Essential Rider Fitness: Hip Abductor Strength
Your body’s hip abductors are made up of four major muscle groups: the Gluteus Maximus, Gluteus Medius, Gluteus Minimus, and Tensor Fascia Lata muscles. This group of muscles is found in your buttocks region and is responsible for your body’s ability to separate its legs from the midline position.
** To paint a picture of the muscles’ function, imagine you’re standing straight with your legs together (like a toothpick). That’s your legs in the midline position. Now, when you widen your stance (think a split), your hip abductors are allowing you to achieve that result.
Why Are Hip Abductors Important For Motorcycle Riders
Hip abductors are very important in allowing you to control the lateral movement of your bike while standing. And we all know that the proper way to ride a dirt bike is to stand on it. (Just ask Gary Jones, 4-time AMA 250 National Champion.) Therefore, you need to have strong hip abductor muscles to better control your bike.
Also, hip abductors work with your lower back, and together they are crucial to maintaining stability when you’re plowing through whoops or a rocky section of trail. They need to be strong enough to be able to handle the constant jolts your body is receiving during that specific piece of the track or trail.
Strong hip abductors ultimately mean more control and stability during a race – two factors that equate to better runs and more wins. But there’s also one other important factor that often gets overlooked – avoiding injury. It’s no secret that our legs take a beating while riding. Stronger hip abductors mean lessening the risk of injury while we ride.

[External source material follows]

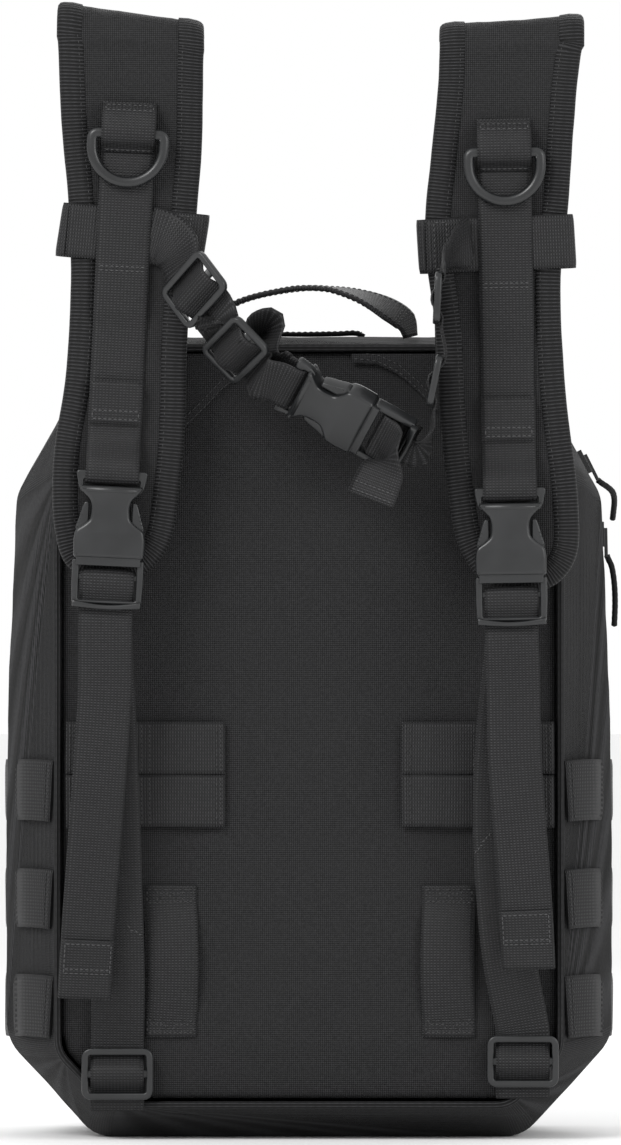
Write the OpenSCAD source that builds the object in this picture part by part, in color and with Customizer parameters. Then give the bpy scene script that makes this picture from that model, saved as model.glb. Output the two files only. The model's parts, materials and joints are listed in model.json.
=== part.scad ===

How To Increase Hip Strength
Like most other rider fitness & exercise programs, the best way to exercise and strengthen your hip abductors is to spend more time riding. However, that’s not always possible, and even then, it doesn’t hurt to throw some additional training in, just for good measure to avoid hip abductor strain.
Here are two exercises you can incorporate today (right now, even) to start strengthening your hip abductors:
Stand on an elevated surface (a bottom step, a footstool, etc.) with one leg on and one leg off.
Keeping your supporting leg (the leg on the step) straight, lower your other leg to the floor by dropping only your pelvis. Your body will naturally want to cheat during this motion. Be conscious of it and correct any mistakes.
Lower your leg (using only your pelvis) for 2 seconds. Hold it for 2 seconds, then raise it back up (again, using only your pelvis) for 2 seconds. Make sure you keep your supporting leg straight the entire time – no bending at the knee.
Number of sets and repetitions: 1-2 sets at 15-20 reps with each leg.
This is one of the best exercises for increasing the strength of your abductors, but it’s also one of the more difficult. Take your time, and work your way up to a traditional single-leg squat.
Start with your feet approximately shoulder-width apart.
Lift one of your legs out in front of your body (think “the Swan kick” from Karate Kid)
Now, dip down to at least a 90-degree angle, where your upper leg is parallel to the floor. You’ll eventually want to squat even lower than that, but don’t rush it.
Push yourself back up using only your leg that is currently supporting your weight. Remember to keep your other leg lifted throughout the entire duration of the exercise.
If this is too difficult for you in the beginning, find a surface to hold onto for support. (I.e., a table, desk, etc.)
Number of sets and repetitions: 2-3 sets of 10-15 reps on each leg
Perform both exercises above as part of your rider fitness program at least three times a week, and, in combination with your riding, you’ll be on your way to increasing your hip abductor strength in no time.